Fault Detection for Photovoltaic Systems Using Multivariate Analysis with Electrical and Environmental Variables

Abstract

Fault detection and repair of the components of photovoltaic (PV) systems are essential to avoid economic losses and facility accidents, thereby ensuring reliable and safe systems. This article presents a method to detect faults in a PV system based on power ratio (PR), voltage ratio (VR), and current ratio (IR). The lower control limit (LCL) and upper control limit (UCL) of each ratio were defined using the data of a test site system under normal operating conditions. If PR exceeded the set range, the algorithm considered a fault. Subsequently, PR and IR were examined via the algorithm to diagnose faults in the system as series, parallel, or total faults.

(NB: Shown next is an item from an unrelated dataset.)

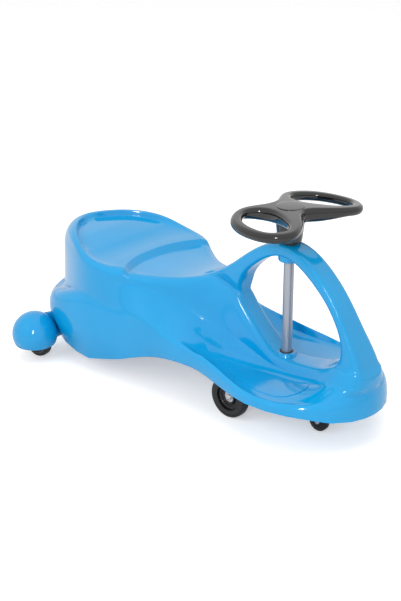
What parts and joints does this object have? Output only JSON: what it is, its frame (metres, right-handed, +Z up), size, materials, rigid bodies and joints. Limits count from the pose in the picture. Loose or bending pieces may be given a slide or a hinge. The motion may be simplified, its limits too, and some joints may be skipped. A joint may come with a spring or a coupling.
{
  "type": "kids ride-on car",
  "caption": "Twist-drive ride-on car: hollow moulded body with seat, foot deck and arch, looped steering wheel on a turning column, wheeled carriage and covered rear wheels.",
  "frame": {"origin": "on the ground below the middle of the car's bounding box", "axes": "+X forward towards the nose, +Y to the rider's left, +Z up"},
  "size_m": [0.7859, 0.4236, 0.4094],
  "materials": {
    "blue_plastic": "glossy moulded plastic",
    "black_plastic": "glossy moulded plastic",
    "tyre_rubber": "smooth black tyre",
    "hub_plastic": "satin moulded plastic",
    "bush_nylon": "plain bearing plastic",
    "column_steel": "satin grey coated tube",
    "zinc_steel": "zinc-plated steel"
  },
  "bodies": {
    "car": {"body_shell": "blue_plastic", "rear_axle_beam": "blue_plastic", "rear_pin_L": "zinc_steel", "rear_pin_R": "zinc_steel", "beam_screw_L": "zinc_steel", "beam_screw_R": "zinc_steel", "upper_bush": "bush_nylon", "lower_bush": "bush_nylon"},
    "steering": {"steering_column": "column_steel", "steering_wheel": "black_plastic", "hub_cap": "black_plastic", "wheel_bolt": "zinc_steel", "thrust_washer": "zinc_steel", "carriage_bracket": "hub_plastic", "carriage_bolt": "zinc_steel", "front_axle": "zinc_steel", "tip_axle": "zinc_steel"},
    "front_wheel_L": {"front_tyre_L": "tyre_rubber", "front_hub_L": "hub_plastic", "front_bearing_L": "zinc_steel"},
    "tip_wheel_L": {"tip_wheel_L": "tyre_rubber"},
    "rear_wheel_L": {"rear_tyre_L": "tyre_rubber", "rear_hub_L": "hub_plastic"},
    "front_wheel_R": {"front_tyre_R": "tyre_rubber", "front_hub_R": "hub_plastic", "front_bearing_R": "zinc_steel"},
    "tip_wheel_R": {"tip_wheel_R": "tyre_rubber"},
    "rear_wheel_R": {"rear_tyre_R": "tyre_rubber", "rear_hub_R": "hub_plastic"}
  },
  "joints": [
    {"name": "steering_turn", "type": "hinge", "parent": "car", "child": "steering", "pos_m": [0.1891, 0, 0.2], "axis": [0, 0, 1], "continuous": true},
    {"name": "front_spin_L", "type": "hinge", "parent": "steering", "child": "front_wheel_L", "pos_m": [0.1275, 0.0872, 0.041], "axis": [0, 1, 0], "continuous": true},
    {"name": "tip_spin_L", "type": "hinge", "parent": "steering", "child": "tip_wheel_L", "pos_m": [0.2882, 0.0223, 0.0236], "axis": [0, 1, 0], "continuous": true},
    {"name": "rear_spin_L", "type": "hinge", "parent": "car", "child": "rear_wheel_L", "pos_m": [-0.3395, 0.157, 0.034], "axis": [0, 1, 0], "continuous": true},
    {"name": "front_spin_R", "type": "hinge", "parent": "steering", "child": "front_wheel_R", "pos_m": [0.1275, -0.0872, 0.041], "axis": [0, 1, 0], "continuous": true},
    {"name": "tip_spin_R", "type": "hinge", "parent": "steering", "child": "tip_wheel_R", "pos_m": [0.2882, -0.0223, 0.0236], "axis": [0, 1, 0], "continuous": true},
    {"name": "rear_spin_R", "type": "hinge", "parent": "car", "child": "rear_wheel_R", "pos_m": [-0.3395, -0.157, 0.034], "axis": [0, 1, 0], "continuous": true}
  ]
}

The results showed that PR exceeded the designated range between LCL (0.93) and UCL (1.02) by dropping to 0.91-0.68, 0.88-0.62, and 0.66-0.33 for series, total, and parallel faults, respectively. Moreover, VR exceeded the LCL (0.99) and UCL (1.01) by 0.95-0.69 and 0.91-0.62 for series and total faults, respectively, but not under parallel faults condition. IR did not change in series and total faults but exceeded the range of LCL (0.93) and UCL (1.05) by dropping to 0.66-0.33. Thus, faults in PV systems can be detected and diagnosed by analyzing quantitative output values.